Brian Stokes Mitchell and Marin Mazzie in Kismet
(Photo © Joan Marcus)
Brian Stokes Mitchell and Marin Mazzie
in Kismet
(Photo © Joan Marcus)
Marin Mazzie sure knows how to make an entrance. Fifteen minutes into Kismet, she arrives on the City Center stage as Lalume, wife of wives to Baghdad's Wazir, decked head-to-toe in gold and hoisted on a chaise by four shirtless male servants. Within minutes, Mazzie gives us a full-blown characterization of this sex-starved vixen -- a brassy, gum-chewing, nail-filing blonde who could be a distant ancestor of Lily Garland (Mazzie's last stage triumph), with a brassy, belting voice to match. As the final notes of the spirited number "Not Since Nineveh" sound, your wish is that Mazzie won't leave the stage for the next two hours. But, alas, the genie does not grant this wish.

Anyone who's familiar with this classic 1953 musical, which ran for nearly 600 performances in its original Broadway production, knows that Lalume isn't the ornate fantasy's central character. That distinction belongs to The Poet, called Hajj, a rakish fellow whose interest in gaining riches leads him astray and almost leads to the death of his virginal daughter, Marsinah. Fortunately, he manages to right all of Baghdad's wrongs before the final curtain. This is the kind of larger-than-life role that practically begs the star to constantly steal the spotlight; it was ideally suited to the talents of the show's original leading man, Alfred Drake, and to those of Howard Keel, who played the part in the 1955 film version.

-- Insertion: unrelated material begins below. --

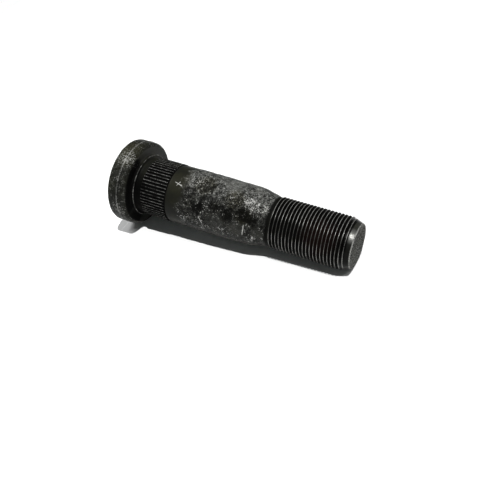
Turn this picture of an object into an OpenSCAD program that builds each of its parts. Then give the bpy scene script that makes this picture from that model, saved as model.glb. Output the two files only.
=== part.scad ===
// Wheel bolt of the press-in kind for a heavy vehicle's hub, forged and turned in one piece.
// It stands on the outer face of its head: z = 0 is that face and +Z runs along the axis to the tip.
// The thread is fine and is left off here: its stretch is a cylinder of the thread's full diameter.

/* [Head] */
// Diameter of the head's rim
head_d = 37.4; // [36:0.2:42]
// Thickness of the head, from its outer face to its seat
head_h = 9; // [8:0.5:12]
// Rounding of the rim at the outer face
head_back_r = 1.3; // [0.6:0.1:2]
// Rounding of the rim at the seat
head_seat_r = 1.8; // [0.6:0.1:2.4]
// Height of the forging's trimming line above the outer face
trim_z = 5.2; // [4:0.1:5.5]
// How far the trimming line stands out of the rim
trim_out = 0.16; // [0.04:0.04:0.4]

/* [Collar and neck] */
// Diameter of the low collar on the seat
collar_d = 27.4; // [27:0.1:28.4]
// Height of the collar above the seat
collar_h = 1.4; // [0.8:0.1:1.8]
// Rounding of the collar's edge
collar_edge_r = 0.3; // [0.1:0.05:0.35]
// Fillet between the collar and the seat
collar_root_r = 0.4; // [0.2:0.05:0.45]
// Diameter of the plain neck between the collar and the knurl
neck_d = 24.7; // [24:0.1:24.8]
// Fillet between the collar and the neck
neck_root_r = 0.5; // [0.2:0.1:0.7]

/* [Knurl] */
// Number of straight teeth round the bolt
teeth = 56; // [40:1:64]
// Diameter over the teeth
knurl_d = 25.9; // [25.6:0.1:26.6]
// Depth of a tooth
tooth_depth = 0.5; // [0.3:0.05:0.5]
// Height of the knurl's start above the seat
knurl_start = 3.8; // [3:0.1:4.5]
// Length of the knurl, with its bevelled ends
knurl_len = 13.4; // [8:0.2:18]
// Share of the pitch that the bottom of a gap takes
gap_share = 0.14; // [0.06:0.02:0.3]
// Share of the pitch that the top of a tooth takes
land_share = 0.42; // [0.3:0.02:0.5]

/* [Shank] */
// Diameter of the plain shank
shank_d = 25.4; // [25:0.1:25.5]
// Height above the seat at which the plain shank starts to narrow
shank_plain_end = 37.5; // [26:0.5:45]
// Diameter of the shank where the taper starts
shank_end_d = 24.7; // [24:0.1:24.9]
// Height above the seat at which the taper starts
taper_start = 55; // [48:0.5:58]
// Length of the taper
taper_len = 8; // [5:0.5:12]

/* [Thread] */
// Full diameter of the thread
thread_d = 22; // [21.6:0.1:22.4]
// Diameter of the short neck behind the thread
relief_d = 21.2; // [20:0.1:21.4]
// Length of the short neck behind the thread
relief_len = 1.2; // [0.5:0.1:3]
// Length of the bolt from its seat to its tip
seat_to_tip = 99.5; // [85:0.5:120]
// Diameter of the tip's flat face, before its edge is rounded
tip_d = 18.5; // [16:0.1:19]
// Angle between the tip's bevel and the axis
tip_angle = 20; // [15:1:45]
// Rounding of the edge of the tip's face
tip_edge_r = 0.4; // [0.1:0.1:0.8]

/* [Hidden] */
$fn = 128;
lap = 0.3;
head_r = head_d / 2;
trim_half = 0.8;
collar_r = collar_d / 2;
neck_r = neck_d / 2;
knurl_r = knurl_d / 2;
gap_r = knurl_r - tooth_depth;
knurl_z0 = head_h + knurl_start;
knurl_z1 = knurl_z0 + knurl_len;
knurl_bevel = 0.8;
knurl_over = 0.15;
gap_run_out = 0.7;
shank_r = shank_d / 2;
shank_plain_z = head_h + shank_plain_end;
shank_end_r = shank_end_d / 2;
taper_z0 = head_h + taper_start;
taper_z1 = taper_z0 + taper_len;
relief_r = relief_d / 2;
thread_r = thread_d / 2;
thread_z0 = taper_z1 + relief_len;
thread_lead_in = thread_r - relief_r;
bolt_len = head_h + seat_to_tip;
tip_r = tip_d / 2;
tip_bevel_z = bolt_len - (thread_r - tip_r) / tan(tip_angle);
tip_arc_r = tip_r - tip_edge_r * (1 - sin(tip_angle)) / cos(tip_angle);
tip_tangent = [tip_arc_r + tip_edge_r * cos(tip_angle), bolt_len - tip_edge_r * (1 - sin(tip_angle))];

// Half section of a disc between two heights, with a rounded edge at each end
module rounded_disc_section(rad, z0, z1, low_r, high_r) {
    translate([0, z0]) square([rad - low_r, low_r]);
    translate([0, z0 + low_r]) square([rad, z1 - z0 - low_r - high_r]);
    translate([0, z1 - high_r]) square([rad - high_r, high_r]);
    translate([rad - low_r, z0 + low_r]) circle(low_r);
    translate([rad - high_r, z1 - high_r]) circle(high_r);
}

// Half section of the hollow fillet in the corner where a face meets the wall above it
module inner_fillet_section(wall_r, face_z, fillet_r) {
    difference() {
        translate([wall_r - lap, face_z - lap]) square(fillet_r + lap);
        translate([wall_r + fillet_r, face_z + fillet_r]) circle(fillet_r);
    }
}

// Head: a rounded disc with the blunt ridge that the forging dies leave round its rim
module head_section() {
    rounded_disc_section(head_r, 0, head_h, head_back_r, head_seat_r);
    polygon([
        [head_r - lap, trim_z - trim_half],
        [head_r, trim_z - trim_half],
        [head_r + trim_out, trim_z],
        [head_r, trim_z + trim_half],
        [head_r - lap, trim_z + trim_half]
    ]);
}

// Low collar on the seat, with its fillets down to the seat and in to the neck
module collar_section() {
    translate([0, head_h - lap]) square([collar_r, lap + collar_h - collar_edge_r]);
    translate([0, head_h]) square([collar_r - collar_edge_r, collar_h]);
    translate([collar_r - collar_edge_r, head_h + collar_h - collar_edge_r]) circle(collar_edge_r);
    inner_fillet_section(collar_r, head_h, collar_root_r);
    inner_fillet_section(neck_r, head_h + collar_h, neck_root_r);
}

// Neck, core of the knurl, shank, taper, thread cylinder and bevelled tip
module shaft_section() {
    polygon([
        [0, head_h - lap],
        [neck_r, head_h - lap],
        [neck_r, knurl_z1 - gap_run_out],
        [shank_r, knurl_z1],
        [shank_r, shank_plain_z],
        [shank_end_r, taper_z0],
        [relief_r, taper_z1],
        [relief_r, thread_z0],
        [thread_r, thread_z0 + thread_lead_in],
        [thread_r, tip_bevel_z],
        tip_tangent,
        [tip_arc_r, bolt_len - tip_edge_r],
        [tip_arc_r, bolt_len],
        [0, bolt_len]
    ]);
    translate([tip_arc_r, bolt_len - tip_edge_r]) circle(tip_edge_r);
}

// Cross section of the knurl: four corners to a tooth, a little taller than the finished teeth
function tooth_corners(middle) =
    let (
        pitch = 360 / teeth,
        flank = (1 - gap_share - land_share) / 2 * knurl_over / tooth_depth,
        foot = pitch * (1 - gap_share) / 2,
        top = pitch * (land_share / 2 - flank),
        top_r = knurl_r + knurl_over
    )
    [
        gap_r * [cos(middle - foot), sin(middle - foot)],
        top_r * [cos(middle - top), sin(middle - top)],
        top_r * [cos(middle + top), sin(middle + top)],
        gap_r * [cos(middle + foot), sin(middle + foot)]
    ];

// Knurl: straight teeth cut down to a cylinder, with every tooth bevelled at both ends
module knurl() {
    intersection() {
        translate([0, 0, knurl_z0 - lap])
            linear_extrude(knurl_len + 2 * lap)
                polygon([for (i = [0 : teeth - 1]) each tooth_corners(i * 360 / teeth)]);
        rotate_extrude()
            polygon([
                [0, knurl_z0],
                [neck_r - lap, knurl_z0],
                [knurl_r, knurl_z0 + knurl_bevel],
                [knurl_r, knurl_z1 - knurl_bevel],
                [neck_r - lap, knurl_z1],
                [0, knurl_z1]
            ]);
    }
}

module bolt() {
    color("dimgray") {
        rotate_extrude() {
            head_section();
            collar_section();
            shaft_section();
        }
        knurl();
    }
}

bolt();
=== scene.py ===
"""Wheel bolt: the steel bolt as one closed mesh with its thread, knurl and wear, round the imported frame."""

import functools
import logging
import math
from collections.abc import Sequence
from dataclasses import dataclass
from enum import Enum

import bmesh
import bpy
from bmesh.types import BMEdge, BMesh, BMVert
from bpy.types import ID, Material, Mesh, Node, NodeSocket, NodeTree, Object
from mathutils import Matrix, Quaternion, Vector, noise


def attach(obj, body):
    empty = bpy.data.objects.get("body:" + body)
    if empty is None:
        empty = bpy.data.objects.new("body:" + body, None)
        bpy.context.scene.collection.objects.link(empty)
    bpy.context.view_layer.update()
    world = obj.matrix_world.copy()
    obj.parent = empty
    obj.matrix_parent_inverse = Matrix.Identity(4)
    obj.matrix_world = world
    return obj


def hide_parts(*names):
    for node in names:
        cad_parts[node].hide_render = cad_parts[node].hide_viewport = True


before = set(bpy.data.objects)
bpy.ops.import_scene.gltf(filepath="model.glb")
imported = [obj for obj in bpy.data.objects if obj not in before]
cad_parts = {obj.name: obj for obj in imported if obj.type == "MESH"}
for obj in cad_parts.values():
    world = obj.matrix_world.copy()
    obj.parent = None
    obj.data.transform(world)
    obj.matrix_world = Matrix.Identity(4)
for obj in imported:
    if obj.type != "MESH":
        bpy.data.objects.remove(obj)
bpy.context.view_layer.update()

MM = 0.001
AXIS = Vector((0.0, 0.0, 1.0))
CENTRE = Vector((0.0, 0.0, 0.0))
WELD = 0.004
# Numbers of the colour mixing node's sockets
COLOUR_A = 6
COLOUR_B = 7
MIXED_COLOUR = 2
BODY = "root"
NODE = "bolt"

Pair = tuple[float, float]
Triple = tuple[float, float, float]
Colour = tuple[float, float, float, float]

log = logging.getLogger("wheel_bolt")


def ramp(value: float, low: float, high: float) -> float:
    """Smooth step of a value, from 0 at low to 1 at high."""
    share = min(1.0, max(0.0, (value - low) / (high - low)))
    return share * share * (3.0 - 2.0 * share)


def on_wall(azimuth: float, height: float, radius: float) -> Vector:
    """Point on a round wall, with its azimuth in degrees from +X towards +Y and the rest in millimetres."""
    turn = math.radians(azimuth)
    return Vector((radius * math.cos(turn), radius * math.sin(turn), height))


def pour(part: BMesh, bm: BMesh) -> None:
    """Adds one mesh to another and frees it.

    Args:
        part: Mesh that is added.
        bm: Mesh that grows.
    """
    made = bpy.data.meshes.new("part")
    part.to_mesh(made)
    part.free()
    bm.from_mesh(made)
    bpy.data.meshes.remove(made)


def weld(bm: BMesh, reach: float = WELD) -> None:
    """Joins points of a mesh that lie closer together than a reach in millimetres."""
    bmesh.ops.remove_doubles(bm, verts=bm.verts[:], dist=reach)


def move_out(vert: BMVert, reach: float, wanted: float) -> None:
    """Moves a point from one distance from the axis to another."""
    vert.co.x *= wanted / reach
    vert.co.y *= wanted / reach


def spin(bm: BMesh, geom: list, angle: float, steps: int, rise: float = 0.0, **options: bool) -> list:
    """Spins lines, or repeats faces, round the axis.

    Args:
        bm: Mesh that grows.
        geom: Its points, edges and faces to spin.
        angle: Whole turn, in radians.
        steps: Number of steps.
        rise: Way up along the axis with each step, in millimetres.
        options: Whether to repeat faces or to merge the ends.

    Returns:
        What the last step made.
    """
    round_axis = {"cent": CENTRE, "axis": AXIS, "dvec": AXIS * rise}
    return bmesh.ops.spin(bm, geom=geom, angle=angle, steps=steps, **round_axis, **options)["geom_last"]


@dataclass(frozen=True)
class Corner:
    """One corner of a turned outline, in millimetres.

    Attributes:
        radius: Distance from the axis.
        height: Height above the head's outer face.
        tangent: Length that the rounding takes from each side, or 0 for a sharp corner.
        steps: Number of flats in the rounding.
    """

    radius: float
    height: float
    tangent: float = 0.0
    steps: int = 3


@dataclass(frozen=True)
class Outline:
    """A stretch of turned outline, drawn as a wire that is ready to spin.

    Attributes:
        corners: Corners in order.
        grain: Longest step along the wire, in millimetres.
    """

    corners: tuple[Corner, ...]
    grain: float

    def draw(self, bm: BMesh) -> None:
        """Draws, rounds and divides the wire.

        Args:
            bm: Mesh that the wire is added to.
        """
        wire = bmesh.new()
        verts = [wire.verts.new((corner.radius, 0.0, corner.height)) for corner in self.corners]
        for pair in zip(verts, verts[1:]):
            wire.edges.new(pair)
        for vert, corner in zip(verts, self.corners):
            if corner.tangent:
                bmesh.ops.bevel(
                    wire,
                    geom=[vert],
                    offset=corner.tangent,
                    offset_type="OFFSET",
                    segments=corner.steps,
                    profile=0.5,
                    affect="VERTICES",
                    material=-1,
                )
        by_cuts: dict[int, list[BMEdge]] = {}
        for edge in wire.edges:
            by_cuts.setdefault(math.ceil(edge.calc_length() / self.grain - 1e-6) - 1, []).append(edge)
        for cuts, edges in by_cuts.items():
            if cuts > 0:
                bmesh.ops.subdivide_edges(wire, edges=edges, cuts=cuts)
        pour(wire, bm)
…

It should also be a perfect fit for Brian Stokes Mitchell, no stranger to larger-than-life roles or stepping into Drake's shoes, as he did in Kiss Me, Kate. But, at Thursday night's performance, it appeared that there's still some tailoring left to do. Mitchell was in fine voice, yet his acting seemed somewhat tentative. He relied a bit too much on the script, and he also seemed to have decided to play The Poet with a subtlety that suits neither the role nor the vast cavern that is City Center. Not surprisingly, he seemed most comfortable in his second act interactions with Mazzie, with whom he has co-starred on three previous occasions. They truly bring out the best in each other.

Director Lonny Price has failed to ignite Kismet in this production, instead giving us a genial, pleasant show that lacks the necessary brightness and sharpness. Price's staging is unnecessarily busy, with company members wandering around and through the 41-piece orchestra (led by the brilliant Paul Gemignani) and constantly pulling focus from the main action. Admitedly, making this patchwork musical consistently glisten and gleam isn't the easiest of assignments. Kismet meshes a rather hokey musical comedy book -- slightly condensed by David Ives for this production -- with a tuneful score by Robert Wright and George Forrest, one that borrows the lush melodies of the classical composer Alexander Borodin.

Elizabeth Parkinson (center) and ensemble  in Kismet
(Photo © Joan Marcus)
Elizabeth Parkinson (center) and ensemble
in Kismet
(Photo © Joan Marcus)
The show's ballads are stirring, but most of its comedy numbers do little more than pass the time. Take "Bored," which was written for the film and which shows up here towards the end of Act I; the number fails to score despite Mazzie's expert efforts. "Was I Wazir?" might elicit more laughs if the role of the oily judge had been given to someone other than Danny Rutigliano, who comes off as a second-rate Danny DeVito with a second-rate singing voice. (Rutigliano's part in the quartet "And This Is My Beloved" has been reassigned to the full-voiced Michael. X. Martin).

Most of the show's laughs come from two beloved actors in a pair of smallish, non-singing roles: Tom Aldredge as the robber Jawan and Randall Duk Kim as the famed poet Omar Khayyam. You may also find yourself smiling during the rather silly "Rahadlakum," which gives choreographer Sergio Trujillo a chance to show off. This number also makes somewhat better use of the large ensemble and the amazing Elizabeth Parkinson, who otherwise spends a lot of time on stage to little effect.

Conversely, Marcy Harriell manages to make every moment count. This underappreciated actresss completely captures Marsinah's sweetness, winningly trills "Baubles, Bangles, and Beads," and brings down the house during the final section of "And This Is My Beloved." (Her shimmering soprano may come as a surprise to those who know her work in Rent or Lennon, in which she was only able to display her powerful lower register.) As her onstage romantic interest, the Caliph, Danny Gurwin is somewhat miscast -- the role requires a stronger, more masculine presence -- but he sings the part with aplomb.

This Kismet isn't an evening in paradise; it's more like a trip to an Arabian theme park. Fortunately, Marin Mazzie's performance is worth the price of admission.